§ **Dataset extract**
+--

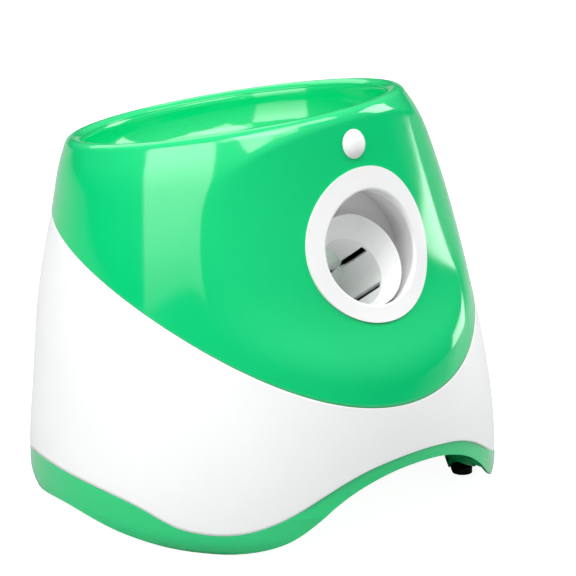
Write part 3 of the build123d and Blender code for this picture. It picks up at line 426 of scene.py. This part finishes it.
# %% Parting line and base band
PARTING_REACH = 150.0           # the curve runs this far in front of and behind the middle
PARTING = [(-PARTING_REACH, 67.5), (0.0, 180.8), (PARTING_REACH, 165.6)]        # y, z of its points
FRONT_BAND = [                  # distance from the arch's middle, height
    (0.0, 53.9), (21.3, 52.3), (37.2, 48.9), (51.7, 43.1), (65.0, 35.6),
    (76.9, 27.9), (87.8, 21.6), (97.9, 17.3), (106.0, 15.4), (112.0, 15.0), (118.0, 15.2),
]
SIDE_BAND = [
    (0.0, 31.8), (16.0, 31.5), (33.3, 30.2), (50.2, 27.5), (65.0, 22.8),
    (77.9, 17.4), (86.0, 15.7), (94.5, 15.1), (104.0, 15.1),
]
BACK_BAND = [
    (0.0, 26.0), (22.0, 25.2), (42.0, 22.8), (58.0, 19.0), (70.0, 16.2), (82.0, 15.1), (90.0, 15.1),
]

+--

§ **To do**
Copy all the lines, exactly.

§ **Written solution**
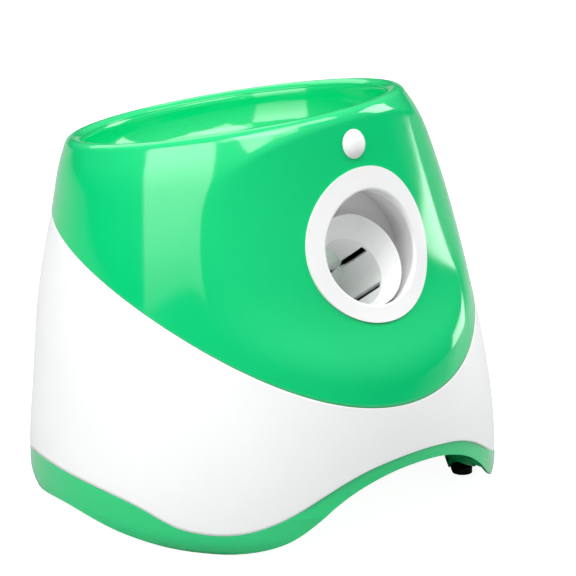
Write part 3 of the build123d and Blender code for this picture. It picks up at line 426 of scene.py. This part finishes it.
# %% Parting line and base band
PARTING_REACH = 150.0           # the curve runs this far in front of and behind the middle
PARTING = [(-PARTING_REACH, 67.5), (0.0, 180.8), (PARTING_REACH, 165.6)]        # y, z of its points
FRONT_BAND = [                  # distance from the arch's middle, height
    (0.0, 53.9), (21.3, 52.3), (37.2, 48.9), (51.7, 43.1), (65.0, 35.6),
    (76.9, 27.9), (87.8, 21.6), (97.9, 17.3), (106.0, 15.4), (112.0, 15.0), (118.0, 15.2),
]
SIDE_BAND = [
    (0.0, 31.8), (16.0, 31.5), (33.3, 30.2), (50.2, 27.5), (65.0, 22.8),
    (77.9, 17.4), (86.0, 15.7), (94.5, 15.1), (104.0, 15.1),
]
BACK_BAND = [
    (0.0, 26.0), (22.0, 25.2), (42.0, 22.8), (58.0, 19.0), (70.0, 16.2), (82.0, 15.1), (90.0, 15.1),
]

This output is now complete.